◆ **Task objective**
Would you return the complete listing below word for word?

◆ **Dataset content**
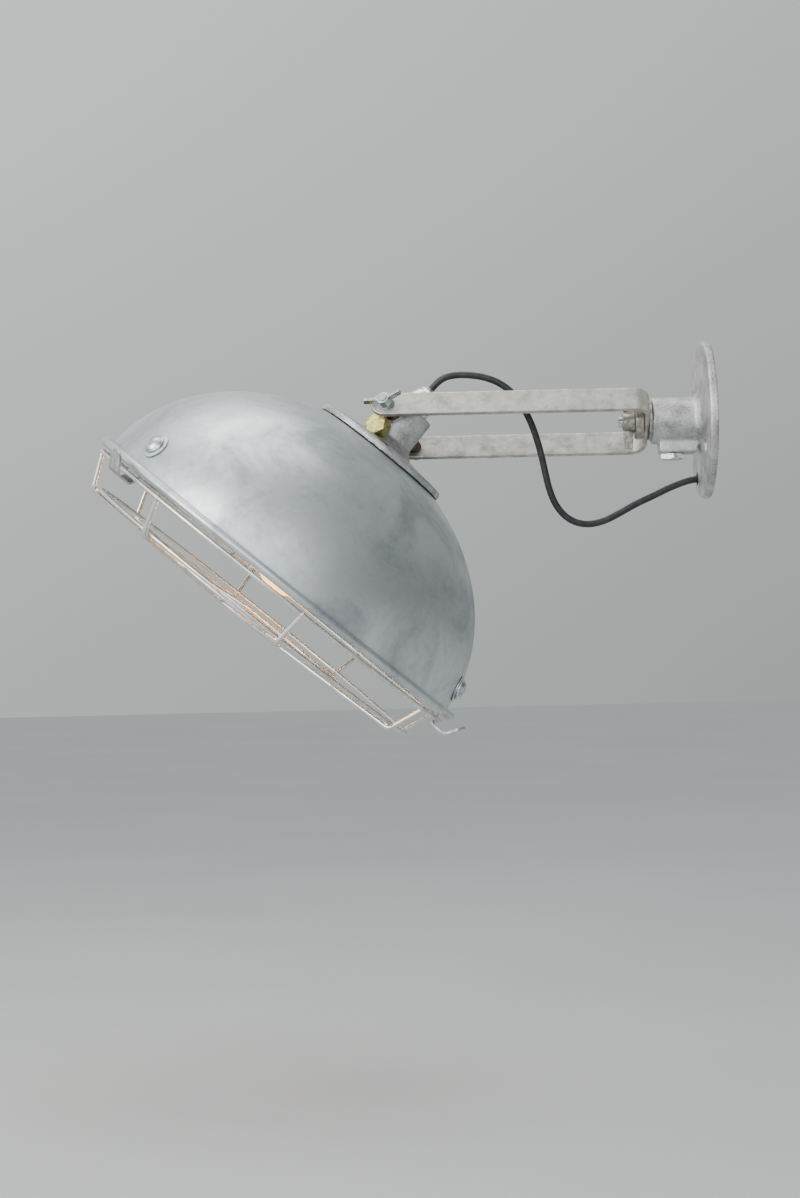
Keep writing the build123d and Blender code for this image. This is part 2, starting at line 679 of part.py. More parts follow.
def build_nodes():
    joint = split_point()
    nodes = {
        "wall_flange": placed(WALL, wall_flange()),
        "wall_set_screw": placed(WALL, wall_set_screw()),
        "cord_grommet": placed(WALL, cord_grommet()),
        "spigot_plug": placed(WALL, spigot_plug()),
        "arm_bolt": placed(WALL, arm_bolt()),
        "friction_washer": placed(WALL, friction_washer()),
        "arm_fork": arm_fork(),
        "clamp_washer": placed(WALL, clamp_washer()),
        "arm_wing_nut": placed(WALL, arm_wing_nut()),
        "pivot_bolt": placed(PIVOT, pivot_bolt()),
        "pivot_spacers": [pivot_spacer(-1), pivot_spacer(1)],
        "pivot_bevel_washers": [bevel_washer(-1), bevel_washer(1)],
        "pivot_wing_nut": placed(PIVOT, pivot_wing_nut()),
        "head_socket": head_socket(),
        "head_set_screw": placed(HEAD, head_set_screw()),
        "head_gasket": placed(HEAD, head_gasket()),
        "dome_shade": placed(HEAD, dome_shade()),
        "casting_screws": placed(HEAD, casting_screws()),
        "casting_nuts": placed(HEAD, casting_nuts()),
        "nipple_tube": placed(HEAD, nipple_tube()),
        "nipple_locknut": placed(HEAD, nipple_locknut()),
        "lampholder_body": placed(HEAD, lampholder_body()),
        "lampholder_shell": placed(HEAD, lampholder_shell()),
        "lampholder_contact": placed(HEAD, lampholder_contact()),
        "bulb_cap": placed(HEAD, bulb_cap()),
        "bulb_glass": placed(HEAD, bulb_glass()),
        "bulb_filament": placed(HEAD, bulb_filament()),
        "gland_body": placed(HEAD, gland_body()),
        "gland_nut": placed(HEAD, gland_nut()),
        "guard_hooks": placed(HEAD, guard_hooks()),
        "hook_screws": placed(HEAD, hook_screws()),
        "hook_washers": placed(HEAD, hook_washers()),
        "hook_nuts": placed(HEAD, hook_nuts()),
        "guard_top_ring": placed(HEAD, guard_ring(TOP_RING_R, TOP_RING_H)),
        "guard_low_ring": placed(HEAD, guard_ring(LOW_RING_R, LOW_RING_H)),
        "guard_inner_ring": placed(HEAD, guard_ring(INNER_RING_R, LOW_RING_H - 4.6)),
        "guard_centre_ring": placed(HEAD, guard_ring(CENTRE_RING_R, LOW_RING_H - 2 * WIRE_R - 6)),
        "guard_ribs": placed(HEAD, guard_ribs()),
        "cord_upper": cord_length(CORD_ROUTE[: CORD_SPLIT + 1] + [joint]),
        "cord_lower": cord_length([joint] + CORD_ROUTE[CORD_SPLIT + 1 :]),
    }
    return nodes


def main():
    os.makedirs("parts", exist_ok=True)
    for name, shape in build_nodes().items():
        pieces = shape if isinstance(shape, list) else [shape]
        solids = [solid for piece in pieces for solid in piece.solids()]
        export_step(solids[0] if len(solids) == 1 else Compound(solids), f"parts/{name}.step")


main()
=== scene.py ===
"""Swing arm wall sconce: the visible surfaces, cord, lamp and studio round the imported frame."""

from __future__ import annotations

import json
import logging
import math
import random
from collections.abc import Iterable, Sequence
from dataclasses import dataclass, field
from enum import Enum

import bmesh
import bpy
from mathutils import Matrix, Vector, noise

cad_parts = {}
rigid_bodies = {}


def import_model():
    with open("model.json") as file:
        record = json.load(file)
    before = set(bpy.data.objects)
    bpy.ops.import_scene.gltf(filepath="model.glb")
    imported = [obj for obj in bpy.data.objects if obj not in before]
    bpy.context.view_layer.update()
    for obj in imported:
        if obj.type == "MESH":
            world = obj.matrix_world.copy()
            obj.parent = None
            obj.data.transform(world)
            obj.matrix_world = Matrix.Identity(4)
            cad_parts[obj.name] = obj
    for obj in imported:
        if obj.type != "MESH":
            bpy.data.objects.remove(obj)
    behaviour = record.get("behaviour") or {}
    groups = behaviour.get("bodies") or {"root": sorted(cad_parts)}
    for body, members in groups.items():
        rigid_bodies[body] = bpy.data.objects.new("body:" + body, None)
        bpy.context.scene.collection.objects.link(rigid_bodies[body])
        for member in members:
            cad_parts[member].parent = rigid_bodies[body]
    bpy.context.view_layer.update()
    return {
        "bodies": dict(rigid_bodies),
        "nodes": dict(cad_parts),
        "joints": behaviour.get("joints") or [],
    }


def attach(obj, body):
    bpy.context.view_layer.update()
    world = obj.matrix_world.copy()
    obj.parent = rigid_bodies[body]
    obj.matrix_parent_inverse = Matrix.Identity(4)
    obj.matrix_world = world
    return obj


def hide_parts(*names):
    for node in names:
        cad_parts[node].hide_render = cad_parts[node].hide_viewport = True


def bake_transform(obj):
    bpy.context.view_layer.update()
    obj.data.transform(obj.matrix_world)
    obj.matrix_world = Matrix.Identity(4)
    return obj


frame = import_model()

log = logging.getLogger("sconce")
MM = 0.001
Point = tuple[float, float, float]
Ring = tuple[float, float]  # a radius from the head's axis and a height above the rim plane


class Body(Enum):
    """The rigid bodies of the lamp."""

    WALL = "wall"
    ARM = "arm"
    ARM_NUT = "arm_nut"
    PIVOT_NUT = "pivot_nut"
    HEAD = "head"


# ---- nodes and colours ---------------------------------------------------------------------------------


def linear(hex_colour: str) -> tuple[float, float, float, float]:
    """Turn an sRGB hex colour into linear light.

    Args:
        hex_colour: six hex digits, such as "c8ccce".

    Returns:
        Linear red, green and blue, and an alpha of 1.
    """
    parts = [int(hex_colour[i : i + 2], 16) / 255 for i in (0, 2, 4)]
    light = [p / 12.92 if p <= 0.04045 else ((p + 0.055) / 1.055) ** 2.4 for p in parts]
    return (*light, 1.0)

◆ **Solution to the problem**
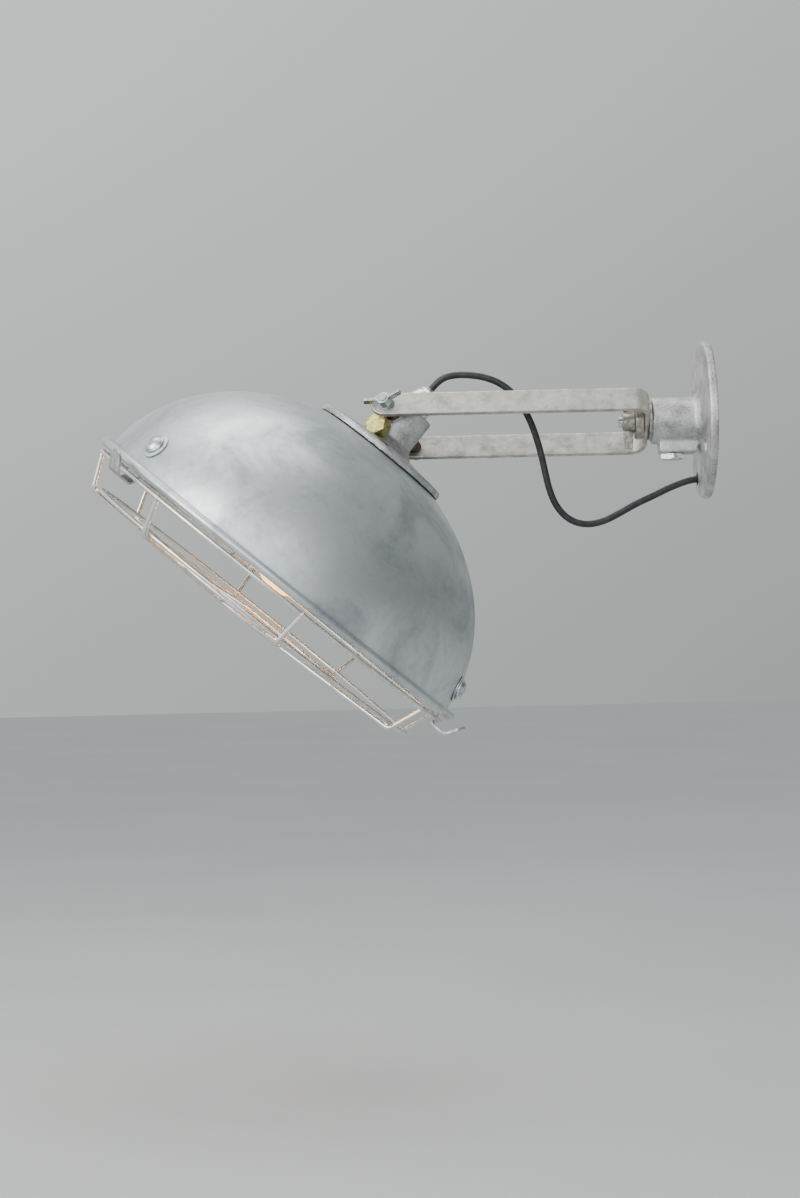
Keep writing the build123d and Blender code for this image. This is part 2, starting at line 679 of part.py. More parts follow.
def build_nodes():
    joint = split_point()
    nodes = {
        "wall_flange": placed(WALL, wall_flange()),
        "wall_set_screw": placed(WALL, wall_set_screw()),
        "cord_grommet": placed(WALL, cord_grommet()),
        "spigot_plug": placed(WALL, spigot_plug()),
        "arm_bolt": placed(WALL, arm_bolt()),
        "friction_washer": placed(WALL, friction_washer()),
        "arm_fork": arm_fork(),
        "clamp_washer": placed(WALL, clamp_washer()),
        "arm_wing_nut": placed(WALL, arm_wing_nut()),
        "pivot_bolt": placed(PIVOT, pivot_bolt()),
        "pivot_spacers": [pivot_spacer(-1), pivot_spacer(1)],
        "pivot_bevel_washers": [bevel_washer(-1), bevel_washer(1)],
        "pivot_wing_nut": placed(PIVOT, pivot_wing_nut()),
        "head_socket": head_socket(),
        "head_set_screw": placed(HEAD, head_set_screw()),
        "head_gasket": placed(HEAD, head_gasket()),
        "dome_shade": placed(HEAD, dome_shade()),
        "casting_screws": placed(HEAD, casting_screws()),
        "casting_nuts": placed(HEAD, casting_nuts()),
        "nipple_tube": placed(HEAD, nipple_tube()),
        "nipple_locknut": placed(HEAD, nipple_locknut()),
        "lampholder_body": placed(HEAD, lampholder_body()),
        "lampholder_shell": placed(HEAD, lampholder_shell()),
        "lampholder_contact": placed(HEAD, lampholder_contact()),
        "bulb_cap": placed(HEAD, bulb_cap()),
        "bulb_glass": placed(HEAD, bulb_glass()),
        "bulb_filament": placed(HEAD, bulb_filament()),
        "gland_body": placed(HEAD, gland_body()),
        "gland_nut": placed(HEAD, gland_nut()),
        "guard_hooks": placed(HEAD, guard_hooks()),
        "hook_screws": placed(HEAD, hook_screws()),
        "hook_washers": placed(HEAD, hook_washers()),
        "hook_nuts": placed(HEAD, hook_nuts()),
        "guard_top_ring": placed(HEAD, guard_ring(TOP_RING_R, TOP_RING_H)),
        "guard_low_ring": placed(HEAD, guard_ring(LOW_RING_R, LOW_RING_H)),
        "guard_inner_ring": placed(HEAD, guard_ring(INNER_RING_R, LOW_RING_H - 4.6)),
        "guard_centre_ring": placed(HEAD, guard_ring(CENTRE_RING_R, LOW_RING_H - 2 * WIRE_R - 6)),
        "guard_ribs": placed(HEAD, guard_ribs()),
        "cord_upper": cord_length(CORD_ROUTE[: CORD_SPLIT + 1] + [joint]),
        "cord_lower": cord_length([joint] + CORD_ROUTE[CORD_SPLIT + 1 :]),
    }
    return nodes


def main():
    os.makedirs("parts", exist_ok=True)
    for name, shape in build_nodes().items():
        pieces = shape if isinstance(shape, list) else [shape]
        solids = [solid for piece in pieces for solid in piece.solids()]
        export_step(solids[0] if len(solids) == 1 else Compound(solids), f"parts/{name}.step")


main()
=== scene.py ===
"""Swing arm wall sconce: the visible surfaces, cord, lamp and studio round the imported frame."""

from __future__ import annotations

import json
import logging
import math
import random
from collections.abc import Iterable, Sequence
from dataclasses import dataclass, field
from enum import Enum

import bmesh
import bpy
from mathutils import Matrix, Vector, noise

cad_parts = {}
rigid_bodies = {}


def import_model():
    with open("model.json") as file:
        record = json.load(file)
    before = set(bpy.data.objects)
    bpy.ops.import_scene.gltf(filepath="model.glb")
    imported = [obj for obj in bpy.data.objects if obj not in before]
    bpy.context.view_layer.update()
    for obj in imported:
        if obj.type == "MESH":
            world = obj.matrix_world.copy()
            obj.parent = None
            obj.data.transform(world)
            obj.matrix_world = Matrix.Identity(4)
            cad_parts[obj.name] = obj
    for obj in imported:
        if obj.type != "MESH":
            bpy.data.objects.remove(obj)
    behaviour = record.get("behaviour") or {}
    groups = behaviour.get("bodies") or {"root": sorted(cad_parts)}
    for body, members in groups.items():
        rigid_bodies[body] = bpy.data.objects.new("body:" + body, None)
        bpy.context.scene.collection.objects.link(rigid_bodies[body])
        for member in members:
            cad_parts[member].parent = rigid_bodies[body]
    bpy.context.view_layer.update()
    return {
        "bodies": dict(rigid_bodies),
        "nodes": dict(cad_parts),
        "joints": behaviour.get("joints") or [],
    }


def attach(obj, body):
    bpy.context.view_layer.update()
    world = obj.matrix_world.copy()
    obj.parent = rigid_bodies[body]
    obj.matrix_parent_inverse = Matrix.Identity(4)
    obj.matrix_world = world
    return obj


def hide_parts(*names):
    for node in names:
        cad_parts[node].hide_render = cad_parts[node].hide_viewport = True


def bake_transform(obj):
    bpy.context.view_layer.update()
    obj.data.transform(obj.matrix_world)
    obj.matrix_world = Matrix.Identity(4)
    return obj


frame = import_model()

log = logging.getLogger("sconce")
MM = 0.001
Point = tuple[float, float, float]
Ring = tuple[float, float]  # a radius from the head's axis and a height above the rim plane


class Body(Enum):
    """The rigid bodies of the lamp."""

    WALL = "wall"
    ARM = "arm"
    ARM_NUT = "arm_nut"
    PIVOT_NUT = "pivot_nut"
    HEAD = "head"


# ---- nodes and colours ---------------------------------------------------------------------------------


def linear(hex_colour: str) -> tuple[float, float, float, float]:
    """Turn an sRGB hex colour into linear light.

    Args:
        hex_colour: six hex digits, such as "c8ccce".

    Returns:
        Linear red, green and blue, and an alpha of 1.
    """
    parts = [int(hex_colour[i : i + 2], 16) / 255 for i in (0, 2, 4)]
    light = [p / 12.92 if p <= 0.04045 else ((p + 0.055) / 1.055) ** 2.4 for p in parts]
    return (*light, 1.0)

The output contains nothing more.